**What to do**
The required output consists solely of the lines from the one containing "const mannequin = new THREE.Group();" down to the one containing "obj.matrix_world = world", both included, each quoted exactly.

• • • •

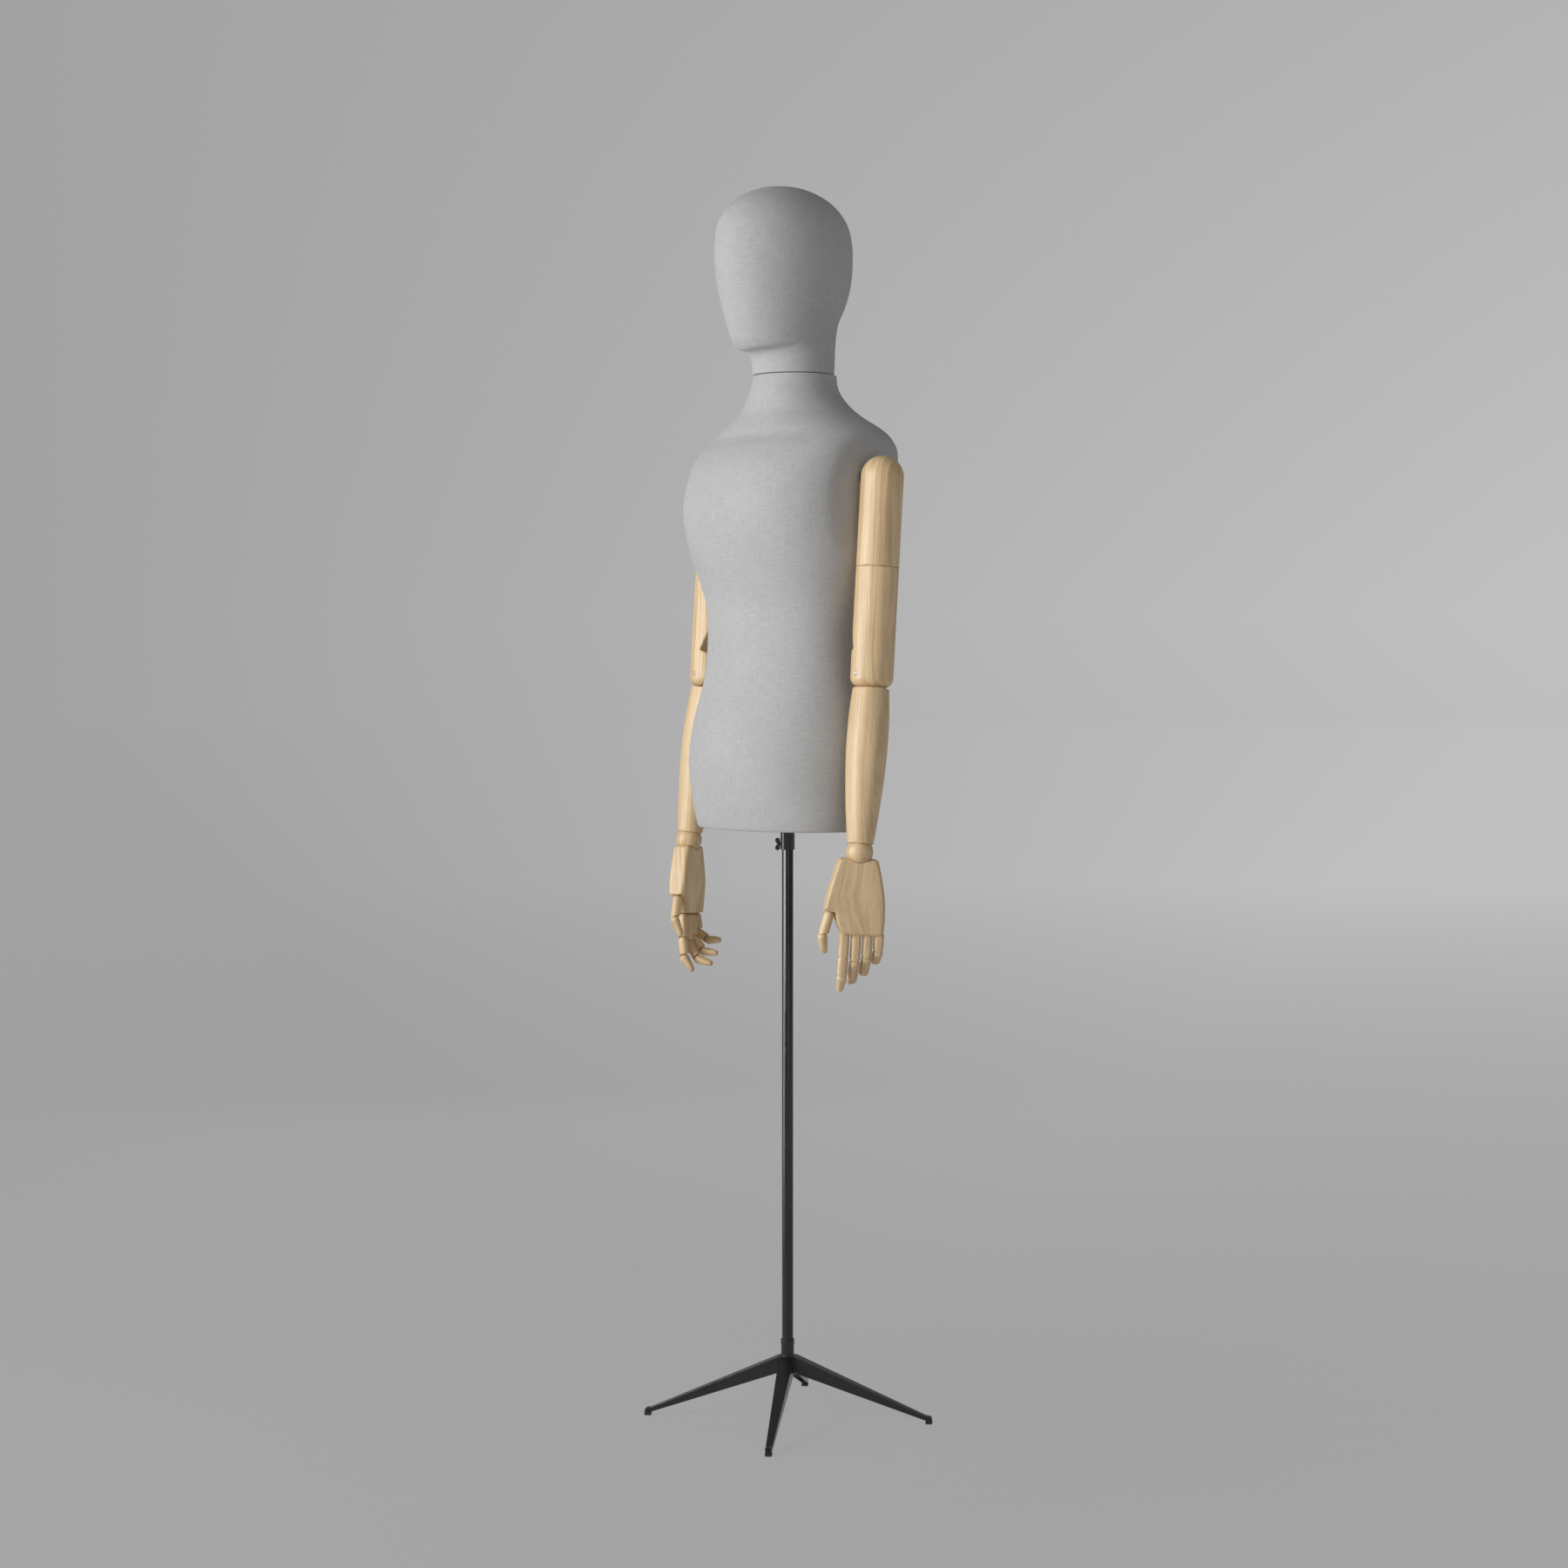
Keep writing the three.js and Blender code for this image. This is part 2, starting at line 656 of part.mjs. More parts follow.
// The forearm hangs from the pin by a flat tongue; tilt leans its turned body
// forward while the tongue stays square to the pin.
function forearm(length, tilt) {
  const end = -length + FOREARM_END_GAP;
  const rim = -RIM_DROP;
  const along = (share) => rim + (end - rim) * share;
  const outline = new THREE.SplineCurve([
    new THREE.Vector2(18.2, along(1)),
    new THREE.Vector2(23.6, along(0.76)),
    new THREE.Vector2(26.9, along(0.56)),
    new THREE.Vector2(28.4, along(0.35)),
    new THREE.Vector2(27.2, along(0.13)),
    new THREE.Vector2(25, along(0)),
  ]);
  const curve = outline.getPoints(12).map((point) => [point.x, point.y]);
  const body = turned([[0, end], ...curve, [0, rim]]);
  const socket = new THREE.SphereGeometry(BALL_RADIUS + GAP, ROUND, 12);
  const outlinePlate = shapeOf([
    ...arc(TONGUE_RADIUS, 0, 180, 10),
    [-TONGUE_RADIUS, rim - 6],
    [TONGUE_RADIUS, rim - 6],
  ]);
  const tongue = plateAlongY(outlinePlate, TONGUE_HALF);
  const turnedBody = solid(body.clone()).subtract(solid(socket.translate(0, 0, -length)));
  const leaned = solid(geometryOf(turnedBody).rotateX(tilt));
  const bore = rodAlongY(PIN_RADIUS + GAP, -40, 40, 12);
  return leaned.add(solid(tongue)).subtract(solid(bore));
}

function wristBall() {
  return new THREE.SphereGeometry(BALL_RADIUS, SMALL_ROUND, 10).rotateX(Math.PI / 2);
}

// ------------------------------------------------------------------------------ hands

// The palm is a flat block drawn from the back of the hand, thumb side at -Y.
// Its thickness follows a second outline drawn from the side.
function palm() {
  const edge = 4;
  const face = new THREE.Shape();
  face.moveTo(-28, PALM_TOP);
  face.quadraticCurveTo(-41, -48, -45.5, -80);
  face.lineTo(-31.5, -85);
  face.bezierCurveTo(-28, -94, -26, -108, -17, KNUCKLE_LINE);
  face.lineTo(37.5, KNUCKLE_LINE);
  face.quadraticCurveTo(40.5, -93, 37.5, -66);
  face.quadraticCurveTo(33, -36, 25, PALM_TOP);
  const block = new THREE.ExtrudeGeometry(face, {
    depth: PALM_THICKNESS - 2 * edge,
    bevelThickness: edge,
    bevelSize: edge,
    bevelOffset: -edge,
    bevelSegments: 2,
    curveSegments: 5,
  });
  block.translate(0, 0, edge - PALM_THICKNESS / 2).applyMatrix4(drawnFromSide);
  const side = shapeOf([
    [-12.5, PALM_TOP + 3],
    [-13.5, -60],
    [-9, KNUCKLE_LINE - 3],
    [9, KNUCKLE_LINE - 3],
    [13.5, -60],
    [12.5, PALM_TOP + 3],
  ]);
  const thickness = plateAlongY(side, 60);
  const socket = new THREE.SphereGeometry(BALL_RADIUS + GAP, ROUND, 12);
  const knuckles = rodAlongY(FINGER_HALF + GAP, -24, 60, 12).translate(0, 0, KNUCKLE_LINE);
  const relief = box(-30, 0, -24, 60, KNUCKLE_LINE - 10, KNUCKLE_LINE + FINGER_HALF + GAP);
  const thumbSeat = thumbFrame(rodAlongY(FINGER_HALF + GAP, -12, 12, 12));
  const thumbRelief = thumbFrame(box(-9, 9, -9, 9, -12, 0));
  return solid(block)
    .intersect(solid(thickness))
    .subtract(solid(socket))
    .subtract(solid(knuckles))
    .subtract(solid(relief))
    .subtract(solid(thumbSeat))
    .subtract(solid(thumbRelief));
}

// Places a geometry given in the thumb's frame into the palm's frame.
function thumbFrame(geometry) {
  return geometry.applyMatrix4(thumbMatrix());
}

function thumbMatrix() {
  const spread = new THREE.Matrix4().makeRotationX(rad(-THUMB_SPREAD));
  const turn = new THREE.Matrix4().makeRotationZ(rad(THUMB_TURN));
  return new THREE.Matrix4().setPosition(THUMB_BASE).multiply(spread).multiply(turn);
}

// A ring of a finger: a square with cut corners.
function fingerRing(height, scale) {
  const half = (FINGER_WIDTH / 2) * scale;
  const flat = half - 2.6 * scale;
  const thick = FINGER_HALF * scale;
  const thickFlat = thick - 2.6 * scale;
  return [
    [thick, -flat],
    [thick, flat],
    [thickFlat, half],
    [-thickFlat, half],
    [-thick, flat],
    [-thick, -flat],
    [-thickFlat, -half],
    [thickFlat, -half],
  ].map(([x, y]) => new THREE.Vector3(x, y, height));
}

// A finger piece hangs from its knuckle at the origin. Unless it is the tip,
// its end is hollowed for the next knuckle and cut back on the palm side.
function fingerPiece(length, isTip) {
  const shaft = isTip
    ? [fingerRing(-length, 0.4), fingerRing(-length + 1.8, 0.62), fingerRing(-length + 7, 0.78)]
    : [fingerRing(-length, 1)];
  const body = solid(loft([...shaft, fingerRing(0, 1)]));
  const knuckle = rodAlongY(FINGER_HALF, 0.8 - FINGER_WIDTH / 2, FINGER_WIDTH / 2 - 0.8, 12);
  const joined = body.add(solid(knuckle));
  if (isTip) return joined;
  const half = FINGER_WIDTH;
  const hollow = rodAlongY(FINGER_HALF + GAP, -half, half, 12).translate(0, 0, -length);
  const relief = box(-half, 0, -half, half, -length - 1, -length + FINGER_HALF + GAP);
  return joined.subtract(solid(hollow)).subtract(solid(relief));
}

// Adds a chain of finger pieces to a group, each turned on the one before.
function fingerChain(name, side, lengths, curls) {
  const root = new THREE.Group();
  let joint = root;
  lengths.forEach((length, i) => {
    joint.rotation.y = rad(curls[i]);
    const isTip = i === lengths.length - 1;
    joint.add(piece(`${name}_${i + 1}_${side}`, fingerPiece(length, isTip), beech()));
    const next = new THREE.Group();
    next.position.z = -length;
    joint.add(next);
    joint = next;
  });
  return root;
}

function hand(side) {
  const group = new THREE.Group();
  group.position.copy(WRIST);
  group.rotation.set(rad(-HAND_LEAN), 0, rad(-HAND_TURN), "ZYX");
  group.add(piece(`palm_${side}`, palm(), beech()));
  for (const { name, side: across, lengths, curls } of FINGERS) {
    const finger = new THREE.Group();
    finger.position.set(0, across, KNUCKLE_LINE);
    finger.add(fingerChain(name, side, lengths, curls));
    group.add(finger);
  }
  const thumb = new THREE.Group();
  thumb.applyMatrix4(thumbMatrix());
  thumb.add(fingerChain("thumb", side, THUMB_LENGTHS, [0, THUMB_CURL]));
  group.add(thumb);
  return group;
}

// The left arm; the right one is its mirror image.
function arm(side) {
  const group = new THREE.Group();
  group.add(piece(`shoulder_mount_${side}`, shoulderMount(), blackMetal()));

  const down = ELBOW.clone().sub(SHOULDER);
  const armLength = down.length();
  const armTilt = Math.atan2(down.y, -down.z);
  const upper = new THREE.Group();
  upper.position.copy(SHOULDER);
  upper.rotation.x = armTilt;
  upper.add(piece(`upper_arm_top_${side}`, upperArmTop(), beech()));
  upper.add(piece(`upper_arm_bottom_${side}`, upperArmBottom(armLength), beech()));
  const pin = piece(`elbow_pin_${side}`, elbowPin(), steel());
  pin.position.z = -armLength;
  upper.add(pin);

  const reach = WRIST.clone().sub(ELBOW).applyAxisAngle(X_AXIS, -armTilt);
  const flare = Math.atan2(reach.x, -reach.z);
  const lean = Math.asin(reach.y / reach.length());
  const lower = new THREE.Group();
  lower.position.z = -armLength;
  lower.rotation.y = -flare;
  lower.add(piece(`forearm_${side}`, forearm(reach.length(), lean), beech()));
  upper.add(lower);
  group.add(upper);

  const ball = piece(`wrist_ball_${side}`, wristBall(), beech());
  ball.position.copy(WRIST);
  group.add(ball);
  group.add(hand(side));
  return group;
}

// --------------------------------------------------------------------------- assembly

const mannequin = new THREE.Group();
mannequin.add(baseHub(), post(), postCap(), clampCollar(), wingScrew());
LEG_NAMES.forEach((name, i) => {
  mannequin.add(leg(name, LEG_ANGLES[i]), footGlide(name, LEG_ANGLES[i]));
});
mannequin.add(torsoShell(), bottomBoard(), neckCap(), neckPeg(), head());
mannequin.add(arm("left"));
const rightArm = arm("right");
rightArm.scale.x = -1;
mannequin.add(rightArm);

export default mannequin;
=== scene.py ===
"""A linen-covered display mannequin with jointed wooden arms on a black steel stand.

Every shape is worked out in millimetres, in the frame of the CAD model: +Z up, the
front of the body towards -Y, its left arm at +X. Left-hand pieces are built once and
mirrored for the right.
"""

import json
import math
import random

import bpy
import numpy as np
from mathutils import Matrix, Vector


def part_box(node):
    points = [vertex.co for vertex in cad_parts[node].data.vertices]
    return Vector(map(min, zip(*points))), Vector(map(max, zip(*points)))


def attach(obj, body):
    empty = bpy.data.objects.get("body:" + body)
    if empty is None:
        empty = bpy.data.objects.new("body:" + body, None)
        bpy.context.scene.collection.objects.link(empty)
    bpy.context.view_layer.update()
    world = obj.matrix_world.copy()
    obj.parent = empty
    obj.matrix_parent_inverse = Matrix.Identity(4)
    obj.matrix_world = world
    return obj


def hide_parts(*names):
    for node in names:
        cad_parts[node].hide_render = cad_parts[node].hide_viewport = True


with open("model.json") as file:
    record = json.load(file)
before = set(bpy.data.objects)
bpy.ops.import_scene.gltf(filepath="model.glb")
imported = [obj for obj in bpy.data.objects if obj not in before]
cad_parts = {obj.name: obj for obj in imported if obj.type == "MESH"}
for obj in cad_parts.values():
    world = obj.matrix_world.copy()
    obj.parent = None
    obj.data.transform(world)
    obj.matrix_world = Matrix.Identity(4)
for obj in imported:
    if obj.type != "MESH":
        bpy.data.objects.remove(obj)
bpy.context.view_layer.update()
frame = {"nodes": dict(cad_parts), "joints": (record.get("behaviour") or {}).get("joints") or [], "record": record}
NODES = frame["nodes"]
JOINTS = {joint["name"]: joint for joint in frame["joints"]}
MM = 0.001
SIDES = ("left", "right")

# ------------------------------------------------------------------ driving dimensions

GAP = 0.35  # clearance between pieces that touch

SHOULDER = Vector(JOINTS["shoulder_swing_left"]["pos_m"]) / MM
ELBOW = Vector(JOINTS["elbow_left"]["pos_m"]) / MM
WRIST = Vector(JOINTS["wrist_bend_left"]["pos_m"]) / MM

ARM_RADIUS = 29.5
ARM_SEAM_DROP = 123.8
ELBOW_END_DROP = 18.5
ELBOW_CORNER = 13.0
ELBOW_BLOCK_RADIUS = 35.0
NOTCH_DEPTH = 20.2
NOTCH_TOP = 88.0
DOWEL_RADIUS = 8.0
DOWEL_LENGTH = 38.0
BORE_GAP = 0.9  # room round a dowel or a peg in its bore
PEG_SETBACK = 6.0  # from the arm's axis to the end of the shoulder peg
PEG_NECK_RADIUS = 6.0  # where the shoulder peg goes through the armhole
MOUNT_FLANGE_RADIUS = 12.0  # behind the armhole
MOUNT_DISC_RADIUS = 14.0
MOUNT_DISC_THICKNESS = 2.6
POCKET_HALF = 25.5
RIM_DROP = 20.0
TONGUE_HALF = 9.0
TONGUE_RADIUS = 20.0
PIN_RADIUS = 2.5
FOREARM_END_GAP = 11.0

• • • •

**Answer to the problem**
const mannequin = new THREE.Group();
mannequin.add(baseHub(), post(), postCap(), clampCollar(), wingScrew());
LEG_NAMES.forEach((name, i) => {
  mannequin.add(leg(name, LEG_ANGLES[i]), footGlide(name, LEG_ANGLES[i]));
});
mannequin.add(torsoShell(), bottomBoard(), neckCap(), neckPeg(), head());
mannequin.add(arm("left"));
const rightArm = arm("right");
rightArm.scale.x = -1;
mannequin.add(rightArm);

export default mannequin;
=== scene.py ===
"""A linen-covered display mannequin with jointed wooden arms on a black steel stand.

Every shape is worked out in millimetres, in the frame of the CAD model: +Z up, the
front of the body towards -Y, its left arm at +X. Left-hand pieces are built once and
mirrored for the right.
"""

import json
import math
import random

import bpy
import numpy as np
from mathutils import Matrix, Vector


def part_box(node):
    points = [vertex.co for vertex in cad_parts[node].data.vertices]
    return Vector(map(min, zip(*points))), Vector(map(max, zip(*points)))


def attach(obj, body):
    empty = bpy.data.objects.get("body:" + body)
    if empty is None:
        empty = bpy.data.objects.new("body:" + body, None)
        bpy.context.scene.collection.objects.link(empty)
    bpy.context.view_layer.update()
    world = obj.matrix_world.copy()
    obj.parent = empty
    obj.matrix_parent_inverse = Matrix.Identity(4)
    obj.matrix_world = world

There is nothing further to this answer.